June 16, 2015 / 11:02 AM / 5 years ago

COLUMN-Calibrating the risk of Iran sanctions relief

(The opinions expressed here are those of the author, a guest columnist for Reuters.)

By Richard Nephew

NEW YORK, June 16 (Reuters) - - It is now taken as a given by many that, upon completion of a comprehensive nuclear deal, Iran will plow its hard-won sanctions relief into regional adventurism. Having dealt with the nuclear issue, Tehran will secure its real ambition of regional domination.

This narrative is powerful, compelling, and frightening. It is also not true.

Certainly, Iran will invest some portion of immediate sanctions relief and the long-term health of its economy in its support for groups opposing U.S. and partner interests. But this problem has become wildly exaggerated because of the confluence of a large number - the $100 billion in restricted oil funds Iran would be able to tap - and semi-hysterical concerns that a nuclear deal will leave Tehran as the top Middle East power.

The reality is that Iran has supported radical elements since the fall of the Shah, even during difficult economic periods. As Suzanne Maloney of Brookings has noted, much of this support started during the middle of the Iran-Iraq war, hardly an ideal economic time. Iran continued to support these groups during the lean years of sanctions, investing heavily in Syria even as revenues were hit by sanctions-induced oil export declines and the oil price crash. The issue of Iranian support for terrorism is not whether they have the financial resources to do it but rather whether they have the political will, opportunity, and foreign policy incentive (or need, as in the case of Syria) to do so. A nuclear deal will not change this.

The argument against substantial sanctions relief usually shifts to a simple point: if Tehran can do this much damage with no money, imagine what $100 billion would do. But, this assumes Iran has no better use for $100 billion (a little less than a third of its present GDP) than proxy wars. This defies common sense. Iran’s economic troubles are well established, as are the government’s concerns that they could lead to unrest if unresolved. It also defies history: Iran had this $100 billion in its own hands a little more than two years ago and was not plowing it all into Assad, the Houthis or troublemaking along the Gulf. And prior to January 2012, when Iran’s oil exports were unrestricted it was earning nearly $88 billion per year in oil sales off of $100 per barrel oil. No one alleges that all of that money was going to terrorists. Iran was spending it on all manner of domestic priorities in addition to its foreign policy, as any government would.
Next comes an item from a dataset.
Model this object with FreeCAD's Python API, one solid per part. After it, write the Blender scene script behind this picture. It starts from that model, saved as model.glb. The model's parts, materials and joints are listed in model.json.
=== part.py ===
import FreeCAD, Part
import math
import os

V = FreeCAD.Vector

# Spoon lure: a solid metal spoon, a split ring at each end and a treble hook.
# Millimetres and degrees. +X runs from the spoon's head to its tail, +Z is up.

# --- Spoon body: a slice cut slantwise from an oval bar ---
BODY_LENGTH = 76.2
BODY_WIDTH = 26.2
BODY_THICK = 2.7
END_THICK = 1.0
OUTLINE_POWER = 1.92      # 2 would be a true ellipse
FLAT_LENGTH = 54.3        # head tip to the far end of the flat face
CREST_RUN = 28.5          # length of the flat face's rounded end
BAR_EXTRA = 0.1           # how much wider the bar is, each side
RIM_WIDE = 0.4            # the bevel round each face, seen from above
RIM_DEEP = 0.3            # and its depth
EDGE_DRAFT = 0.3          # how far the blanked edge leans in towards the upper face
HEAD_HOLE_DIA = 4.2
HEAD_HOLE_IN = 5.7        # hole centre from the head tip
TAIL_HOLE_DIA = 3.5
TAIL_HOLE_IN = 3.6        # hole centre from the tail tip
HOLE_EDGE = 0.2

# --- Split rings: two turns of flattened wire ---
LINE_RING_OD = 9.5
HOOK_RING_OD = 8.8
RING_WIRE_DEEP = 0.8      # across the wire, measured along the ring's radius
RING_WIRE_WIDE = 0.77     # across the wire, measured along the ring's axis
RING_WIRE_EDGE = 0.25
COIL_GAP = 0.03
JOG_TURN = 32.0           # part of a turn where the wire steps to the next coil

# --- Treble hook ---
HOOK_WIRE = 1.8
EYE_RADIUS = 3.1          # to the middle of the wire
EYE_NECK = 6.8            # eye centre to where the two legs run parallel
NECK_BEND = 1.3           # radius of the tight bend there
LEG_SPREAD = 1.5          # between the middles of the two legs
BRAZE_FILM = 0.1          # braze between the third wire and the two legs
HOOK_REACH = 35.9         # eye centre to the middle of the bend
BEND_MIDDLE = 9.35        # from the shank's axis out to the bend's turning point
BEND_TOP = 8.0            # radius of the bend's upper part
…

Instead, it is far more likely that only a portion of this amount (and subsequent revenues) would go to such purposes. No one can accurately predict how much will go and estimates of current spending in Syria vary between $6-15 billion per year. Assuming such estimates are accurate, if Iran doubles its support to between $12-30 billion it would still be a small fraction of US or GCC defense spending. This amount of Iranian spending can be countered when put in realistic terms.

This point does highlight a real challenge the United States will have in dealing with Iran after a nuclear deal: creating a viable regional security architecture that can manage the disorder present now in large parts of the Middle East and deepening the relationships that exist between the United States and its partners there. Such an architecture can help the US and its partners combat Iran’s activities and, most important, help build sustainable structures for preventing Iranian adventurism in the future. The GCC-US Summit of May 14 was a start but more will be needed in the weeks and months to come.
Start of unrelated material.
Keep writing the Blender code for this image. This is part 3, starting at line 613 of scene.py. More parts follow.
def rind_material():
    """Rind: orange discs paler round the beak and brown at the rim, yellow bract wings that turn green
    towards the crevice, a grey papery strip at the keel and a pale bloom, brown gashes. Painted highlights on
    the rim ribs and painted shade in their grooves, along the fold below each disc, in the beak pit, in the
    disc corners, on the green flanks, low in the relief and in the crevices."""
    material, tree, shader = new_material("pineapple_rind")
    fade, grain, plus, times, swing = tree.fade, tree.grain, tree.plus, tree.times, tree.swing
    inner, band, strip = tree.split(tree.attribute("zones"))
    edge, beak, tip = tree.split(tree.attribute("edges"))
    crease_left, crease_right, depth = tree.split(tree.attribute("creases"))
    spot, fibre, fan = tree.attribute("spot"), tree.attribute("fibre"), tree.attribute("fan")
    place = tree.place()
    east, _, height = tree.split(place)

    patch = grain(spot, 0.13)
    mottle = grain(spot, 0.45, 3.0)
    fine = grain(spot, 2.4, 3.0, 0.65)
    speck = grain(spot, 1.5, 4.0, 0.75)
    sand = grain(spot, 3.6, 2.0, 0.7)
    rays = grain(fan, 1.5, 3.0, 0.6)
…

Sanctions will also play a part, as it is US policy that the current U.S. terrorism-related sanctions (and those preventing arms-related trade) will remain in place against Iran even if a nuclear deal is reached. They include tools that will continue to make foreign banks leery of doing business for suspect entities and prohibit dealings with designated ones. Moreover, the improved due diligence standards and guidelines that govern international banking, created in large part because of Iran, will remain tough. Compliance officers will remain vigilant given the penalties their institutions have risked, and sometimes suffered for, due to lapses in sanctions enforcement. None of this will change after an Iran nuclear deal.

There are regional implications from the sanctions relief embodied in a nuclear deal with Iran. But, they are manageable so long as we focus on regional solutions and cooperation rather than implausible boogeymen scenarios, and, of course, on the strategic implications to the region and beyond of having prevented Iran from acquiring a nuclear weapon.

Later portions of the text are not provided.